Extract all of the entries and give them again, word for word.

3D code data:
<<<<

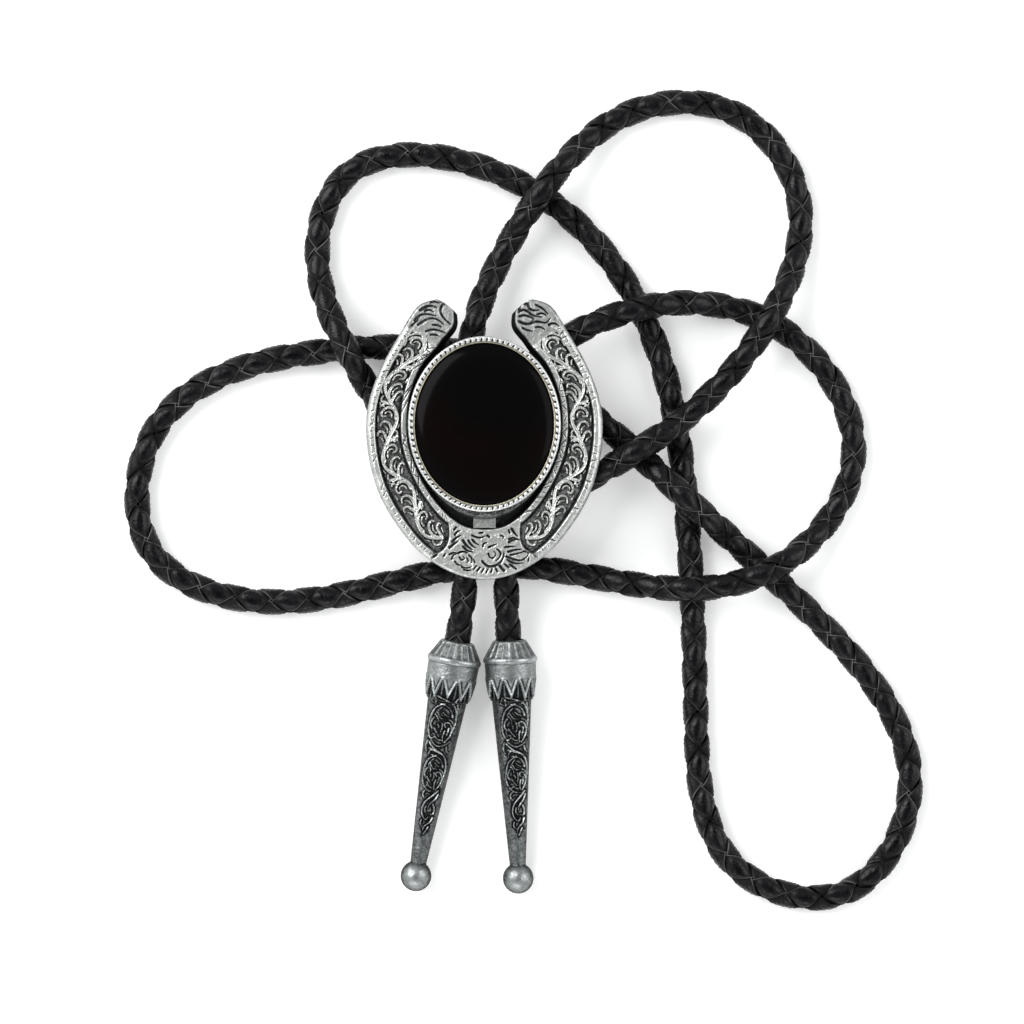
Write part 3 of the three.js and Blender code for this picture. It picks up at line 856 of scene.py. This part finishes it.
# Chased strokes on the toe, about the stone's centre. Rows: half width, then the points
TOE = [
    # flower
    (0.26, [(-0.37, -23.88), (0.34, -24.58), (1.39, -24.75), (2.57, -24.23), (3.27, -23.17),
            (3.41, -22.24)]),
    (0.18, [(2.21, -21.77), (2.76, -22.47), (2.45, -23.41), (1.86, -23.81)]),
    (0.15, [(0.69, -22.47), (0.93, -23.17), (1.51, -23.29), (1.91, -22.7), (1.63, -22.12)]),
    (0.18, [(-0.3, -21.3), (-0.13, -20.83), (0.46, -20.66)]),
    (0.2, [(0.69, -21.46), (1.28, -21.18), (2.1, -20.9)]),
    # leaf to its right
    (0.2, [(3.55, -21.41), (4.45, -21.3), (5.38, -21.23)]),
    (0.2, [(4.2, -20.55), (5.4, -20.05), (6.2, -20.12)]),
    (0.22, [(4.09, -22.23), (5.15, -21.93), (6.56, -21.76)]),
    (0.17, [(4.45, -22.77), (5.62, -22.54), (6.79, -22.23)]),
    (0.22, [(3.86, -23.06), (5.15, -23.53), (6.56, -23.64), (7.5, -22.94)]),
    (0.2, [(3.98, -23.64), (5.38, -24.23), (6.79, -24.11)]),
    (0.15, [(6.79, -22.12), (7.61, -22.47), (7.5, -22.94)]),
    (0.26, [(2.68, -24.7), (3.39, -25.52)]),
    (0.18, [(3.51, -24.35), (4.21, -24.94)]),
    (0.2, [(4.45, -24.47), (5.5, -25.2)]),
    # short strokes below
    (0.15, [(1.98, -25.17), (2.2, -25.7)]),
    (0.16, [(1.28, -25.3), (1.16, -25.8)]),
    (0.15, [(0.57, -25.3), (0.27, -25.9)]),
    (0.16, [(-0.13, -25.17), (-0.48, -25.8)]),
    (0.16, [(-0.76, -24.94), (-1.3, -25.6)]),
    (0.14, [(-1.42, -24.7), (-1.89, -25.29)]),
    # spray above left
    (0.26, [(-3.77, -20.24), (-3.18, -21.06), (-2.13, -21.84)]),
    (0.22, [(-2.83, -20.24), (-2.24, -21.06), (-1.54, -21.53)]),
    (0.2, [(-2.13, -20.12), (-1.54, -20.71), (-1.0, -20.99)]),
    (0.2, [(-3.77, -21.3), (-2.95, -22.0), (-2.01, -22.24)]),
    # small rosette
    (0.18, [(-6.12, -22.7), (-5.41, -22.4), (-4.59, -22.54)]),
    (0.15, [(-5.76, -23.53), (-5.41, -22.87), (-4.82, -22.59)]),
    (0.2, [(-4.59, -22.47), (-3.77, -22.17), (-2.95, -22.47)]),
    (0.18, [(-2.71, -22.82), (-2.24, -23.41), (-2.36, -24.23)]),
    (0.16, [(-4.36, -23.17), (-4.0, -23.64), (-3.53, -23.41), (-3.77, -22.94)]),
    (0.15, [(-3.06, -23.29), (-2.83, -23.88), (-3.18, -24.23)]),
    (0.17, [(-5.18, -23.88), (-4.59, -24.47), (-4.0, -24.58)]),
    (0.17, [(-4.0, -24.82), (-3.18, -25.05), (-2.24, -24.82)]),
    (0.14, [(-3.65, -25.29), (-2.83, -25.5), (-2.13, -25.36)]),
    (0.16, [(-1.89, -23.53), (-1.7, -24.11)]),
    (0.15, [(-6.82, -22.59), (-7.17, -23.06)]),
    # corners
    (0.24, [(-6.1, -21.5), (-5.41, -20.95), (-4.59, -20.36)]),
    (0.22, [(-5.6, -20.5), (-5.06, -19.89), (-4.12, -19.35)]),
    (0.2, [(-5.2, -19.3), (-4.71, -18.72), (-4.12, -18.48)]),
    (0.18, [(-5.3, -18.4), (-4.96, -17.95)]),
    (0.26, [(-9.2, -23.3), (-8.4, -22.7)]),
    (0.28, [(9.4, -23.3), (8.8, -22.8)]),
    (0.24, [(4.73, -18.2), (5.2, -18.95), (5.8, -19.5)]),
    (0.17, [(4.21, -20.05), (4.9, -19.77), (5.7, -19.95)]),
    (0.14, [(4.2, -18.4), (4.4, -19.0)]),
    (0.14, [(7.73, -23.3), (7.61, -23.9)]),
    # dents along the inner edge
    (0.2, [(-2.17, -19.35), (-1.42, -19.65), (-0.48, -19.72), (0.1, -19.49)]),
    (0.22, [(0.5, -19.4), (0.8, -19.6)]),
    (0.17, [(2.8, -19.35), (3.27, -19.65), (3.15, -20.0)]),
    (0.13, [(-0.95, -18.95), (-0.25, -18.9)]),
]

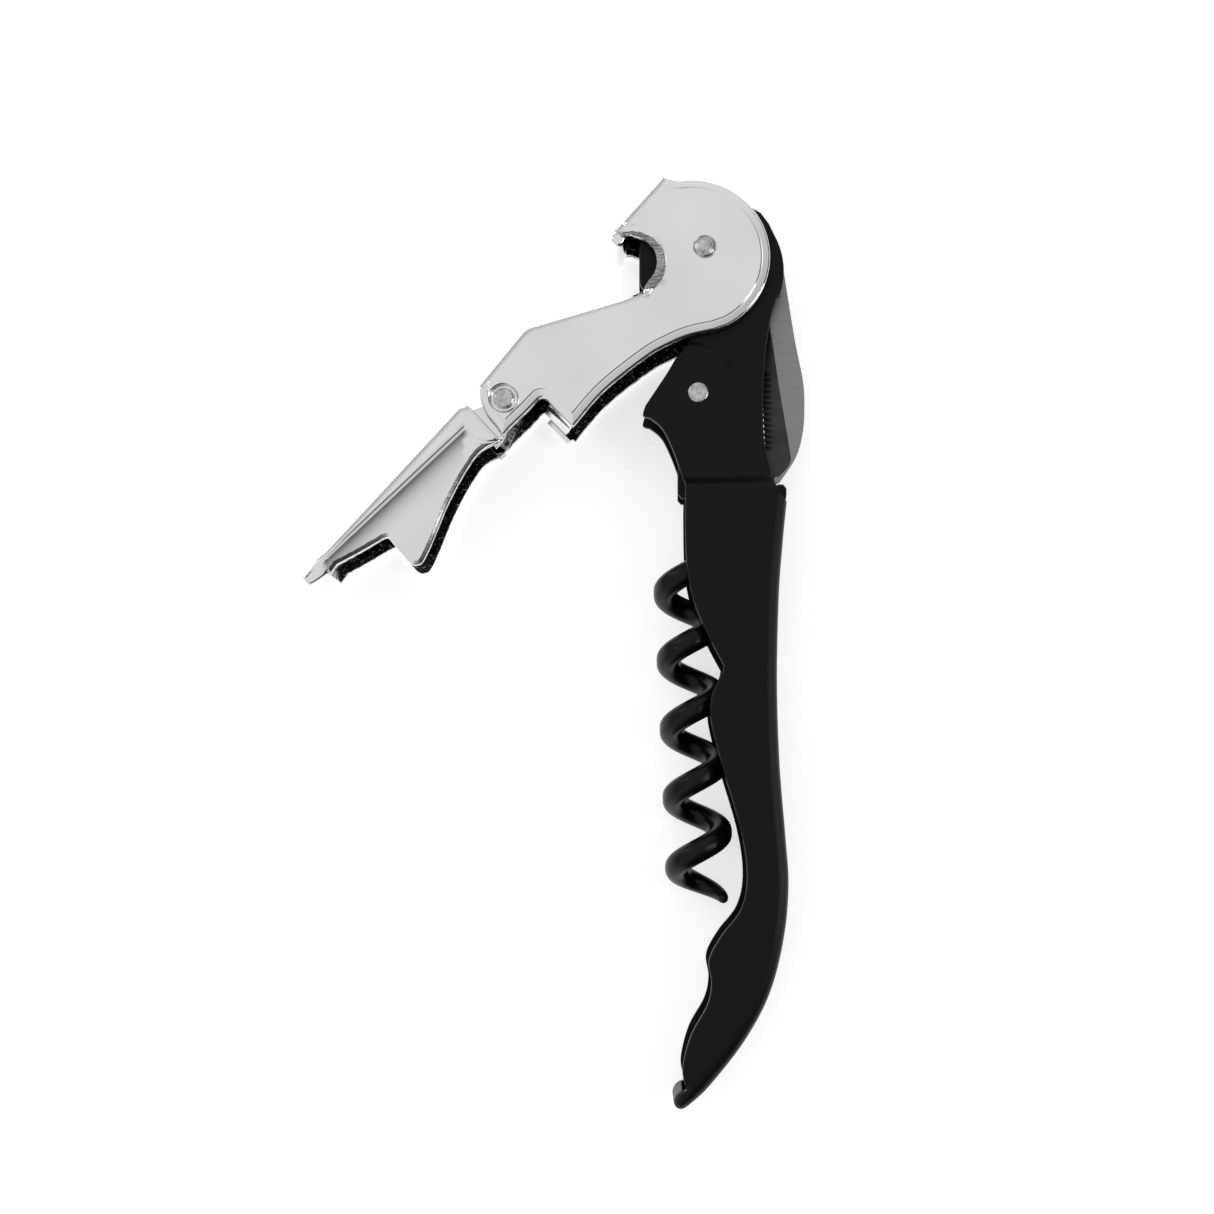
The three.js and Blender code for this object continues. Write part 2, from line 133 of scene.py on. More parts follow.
def arc(centre, radius, start, end, count=40):
    """A round stretch, angles in degrees."""
    turn = np.radians(np.linspace(start, end, count + 1))
    return np.asarray(centre) + radius * np.column_stack([np.cos(turn), np.sin(turn)])


def cut_finely(line, step):
    """The same line with no stretch longer than the step, and none very short."""
    out = [line[0]]
    for a, b in zip(line[:-1], line[1:]):
        parts = max(1, math.ceil(np.linalg.norm(b - a) / step))
        out.extend(a + (b - a) * k / parts for k in range(1, parts + 1))
    kept = [out[0]]
    for point in out[1:-1]:
        if np.linalg.norm(point - kept[-1]) > 0.2 * step:
            kept.append(point)
    kept.append(out[-1])
    return np.array(kept)


def beside(line, distance):
    """The line moved to its left."""
    ahead = np.vstack([line[1:], line[-1:]])
    behind = np.vstack([line[:1], line[:-1]])
    way = ahead - behind
    way /= np.linalg.norm(way, axis=1)[:, None]
    return line + distance * np.column_stack([-way[:, 1], way[:, 0]])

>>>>

**TASK RESPONSE:**
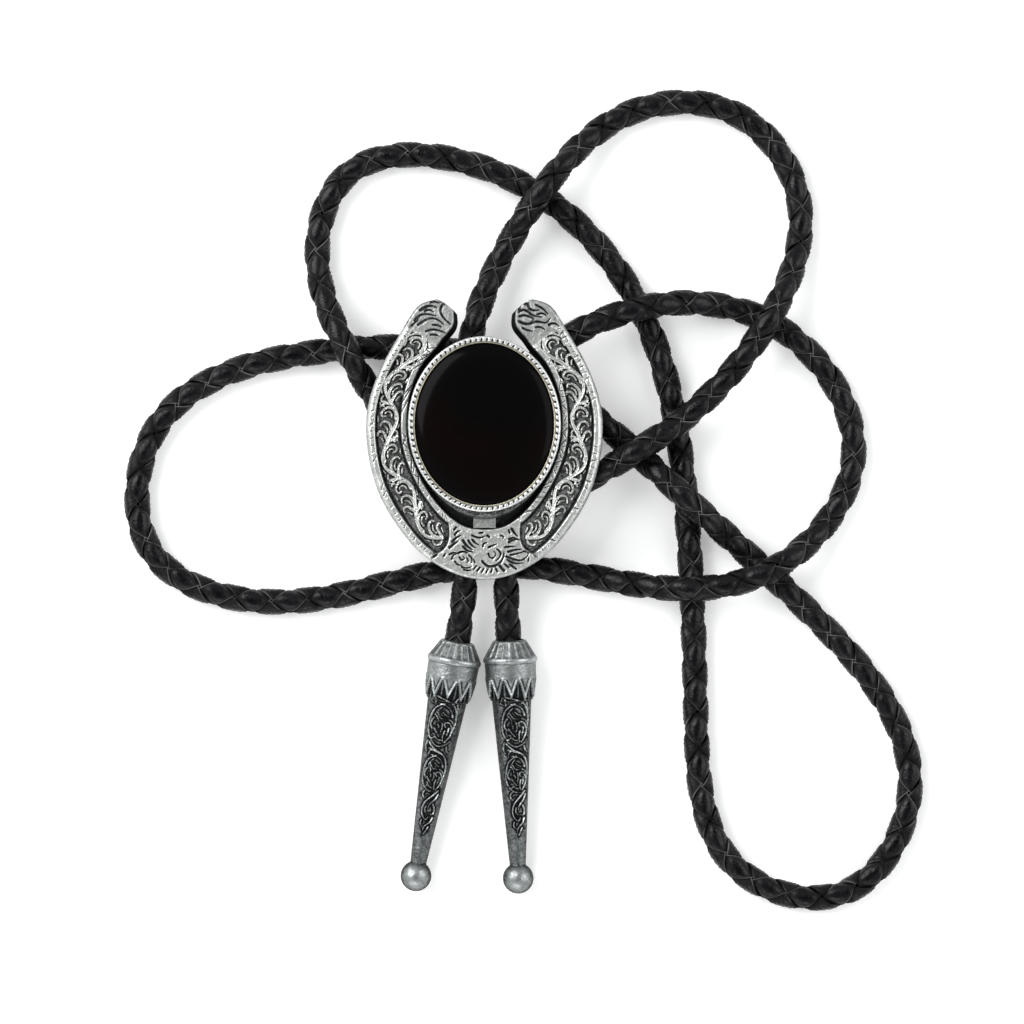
Write part 3 of the three.js and Blender code for this picture. It picks up at line 856 of scene.py. This part finishes it.
# Chased strokes on the toe, about the stone's centre. Rows: half width, then the points
TOE = [
    # flower
    (0.26, [(-0.37, -23.88), (0.34, -24.58), (1.39, -24.75), (2.57, -24.23), (3.27, -23.17),
            (3.41, -22.24)]),
    (0.18, [(2.21, -21.77), (2.76, -22.47), (2.45, -23.41), (1.86, -23.81)]),
    (0.15, [(0.69, -22.47), (0.93, -23.17), (1.51, -23.29), (1.91, -22.7), (1.63, -22.12)]),
    (0.18, [(-0.3, -21.3), (-0.13, -20.83), (0.46, -20.66)]),
    (0.2, [(0.69, -21.46), (1.28, -21.18), (2.1, -20.9)]),
    # leaf to its right
    (0.2, [(3.55, -21.41), (4.45, -21.3), (5.38, -21.23)]),
    (0.2, [(4.2, -20.55), (5.4, -20.05), (6.2, -20.12)]),
    (0.22, [(4.09, -22.23), (5.15, -21.93), (6.56, -21.76)]),
    (0.17, [(4.45, -22.77), (5.62, -22.54), (6.79, -22.23)]),
    (0.22, [(3.86, -23.06), (5.15, -23.53), (6.56, -23.64), (7.5, -22.94)]),
    (0.2, [(3.98, -23.64), (5.38, -24.23), (6.79, -24.11)]),
    (0.15, [(6.79, -22.12), (7.61, -22.47), (7.5, -22.94)]),
    (0.26, [(2.68, -24.7), (3.39, -25.52)]),
    (0.18, [(3.51, -24.35), (4.21, -24.94)]),
    (0.2, [(4.45, -24.47), (5.5, -25.2)]),
    # short strokes below
    (0.15, [(1.98, -25.17), (2.2, -25.7)]),
    (0.16, [(1.28, -25.3), (1.16, -25.8)]),
    (0.15, [(0.57, -25.3), (0.27, -25.9)]),
    (0.16, [(-0.13, -25.17), (-0.48, -25.8)]),
    (0.16, [(-0.76, -24.94), (-1.3, -25.6)]),
    (0.14, [(-1.42, -24.7), (-1.89, -25.29)]),
    # spray above left
    (0.26, [(-3.77, -20.24), (-3.18, -21.06), (-2.13, -21.84)]),
    (0.22, [(-2.83, -20.24), (-2.24, -21.06), (-1.54, -21.53)]),
    (0.2, [(-2.13, -20.12), (-1.54, -20.71), (-1.0, -20.99)]),
    (0.2, [(-3.77, -21.3), (-2.95, -22.0), (-2.01, -22.24)]),
    # small rosette
    (0.18, [(-6.12, -22.7), (-5.41, -22.4), (-4.59, -22.54)]),
    (0.15, [(-5.76, -23.53), (-5.41, -22.87), (-4.82, -22.59)]),
    (0.2, [(-4.59, -22.47), (-3.77, -22.17), (-2.95, -22.47)]),
    (0.18, [(-2.71, -22.82), (-2.24, -23.41), (-2.36, -24.23)]),
    (0.16, [(-4.36, -23.17), (-4.0, -23.64), (-3.53, -23.41), (-3.77, -22.94)]),
    (0.15, [(-3.06, -23.29), (-2.83, -23.88), (-3.18, -24.23)]),
    (0.17, [(-5.18, -23.88), (-4.59, -24.47), (-4.0, -24.58)]),
    (0.17, [(-4.0, -24.82), (-3.18, -25.05), (-2.24, -24.82)]),
    (0.14, [(-3.65, -25.29), (-2.83, -25.5), (-2.13, -25.36)]),
    (0.16, [(-1.89, -23.53), (-1.7, -24.11)]),
    (0.15, [(-6.82, -22.59), (-7.17, -23.06)]),
    # corners
    (0.24, [(-6.1, -21.5), (-5.41, -20.95), (-4.59, -20.36)]),
    (0.22, [(-5.6, -20.5), (-5.06, -19.89), (-4.12, -19.35)]),
    (0.2, [(-5.2, -19.3), (-4.71, -18.72), (-4.12, -18.48)]),
    (0.18, [(-5.3, -18.4), (-4.96, -17.95)]),
    (0.26, [(-9.2, -23.3), (-8.4, -22.7)]),
    (0.28, [(9.4, -23.3), (8.8, -22.8)]),
    (0.24, [(4.73, -18.2), (5.2, -18.95), (5.8, -19.5)]),
    (0.17, [(4.21, -20.05), (4.9, -19.77), (5.7, -19.95)]),
    (0.14, [(4.2, -18.4), (4.4, -19.0)]),
    (0.14, [(7.73, -23.3), (7.61, -23.9)]),
    # dents along the inner edge
    (0.2, [(-2.17, -19.35), (-1.42, -19.65), (-0.48, -19.72), (0.1, -19.49)]),
    (0.22, [(0.5, -19.4), (0.8, -19.6)]),
    (0.17, [(2.8, -19.35), (3.27, -19.65), (3.15, -20.0)]),
    (0.13, [(-0.95, -18.95), (-0.25, -18.9)]),
]

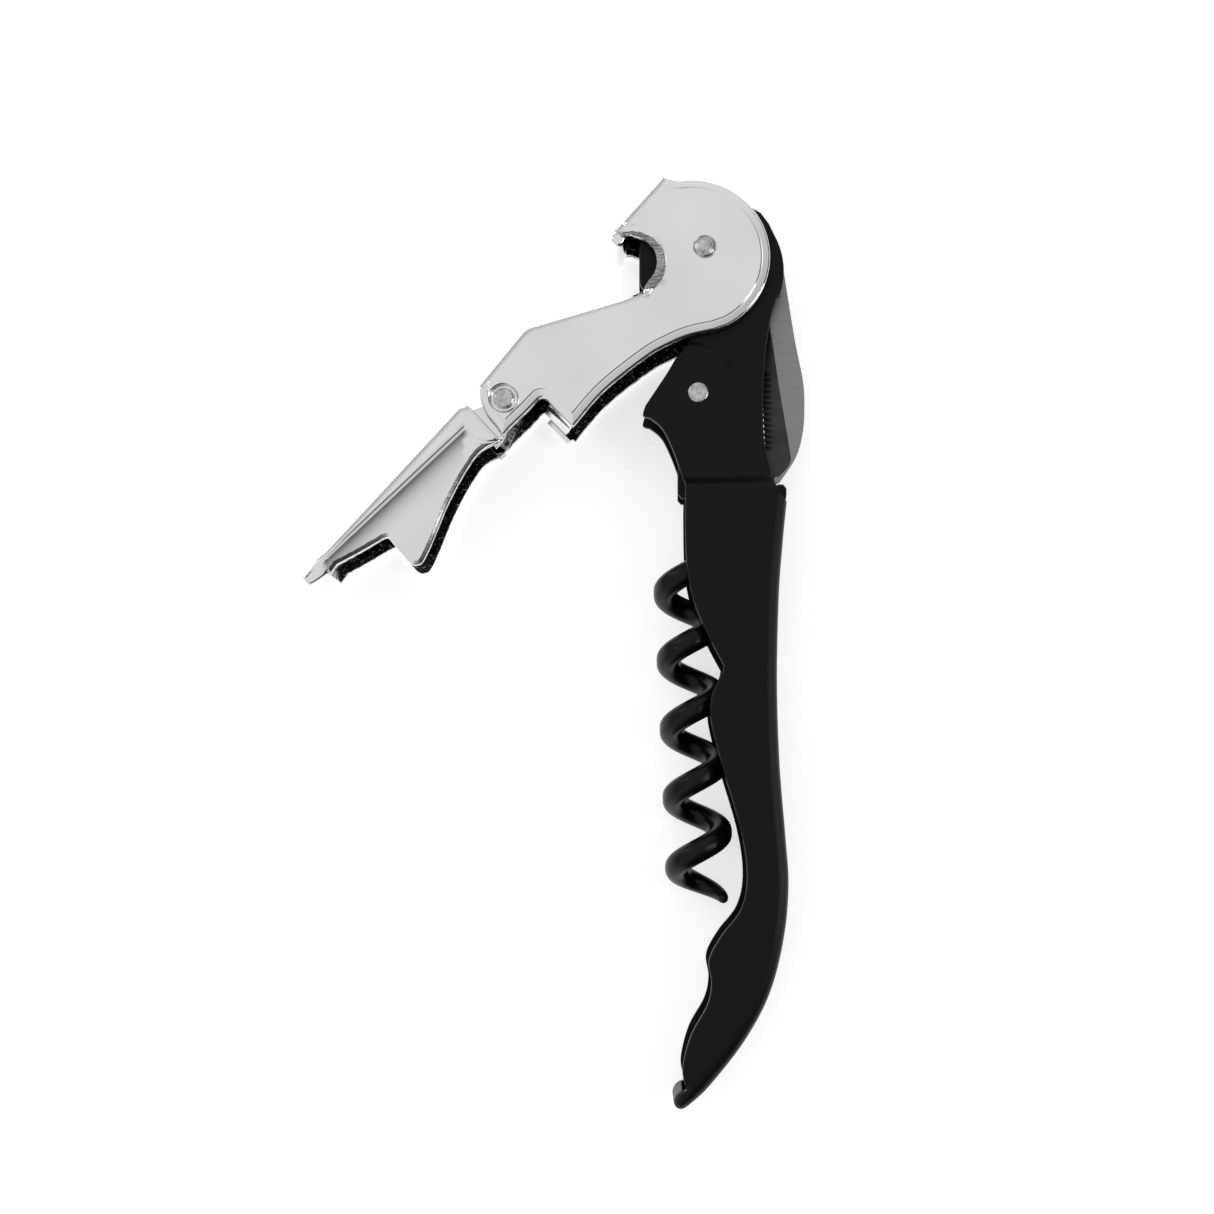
The three.js and Blender code for this object continues. Write part 2, from line 133 of scene.py on. More parts follow.
def arc(centre, radius, start, end, count=40):
    """A round stretch, angles in degrees."""
    turn = np.radians(np.linspace(start, end, count + 1))
    return np.asarray(centre) + radius * np.column_stack([np.cos(turn), np.sin(turn)])


def cut_finely(line, step):
    """The same line with no stretch longer than the step, and none very short."""
    out = [line[0]]
    for a, b in zip(line[:-1], line[1:]):
        parts = max(1, math.ceil(np.linalg.norm(b - a) / step))
        out.extend(a + (b - a) * k / parts for k in range(1, parts + 1))
    kept = [out[0]]
    for point in out[1:-1]:
        if np.linalg.norm(point - kept[-1]) > 0.2 * step:
            kept.append(point)
    kept.append(out[-1])
    return np.array(kept)


def beside(line, distance):
    """The line moved to its left."""
    ahead = np.vstack([line[1:], line[-1:]])
    behind = np.vstack([line[:1], line[:-1]])
    way = ahead - behind
    way /= np.linalg.norm(way, axis=1)[:, None]
    return line + distance * np.column_stack([-way[:, 1], way[:, 0]])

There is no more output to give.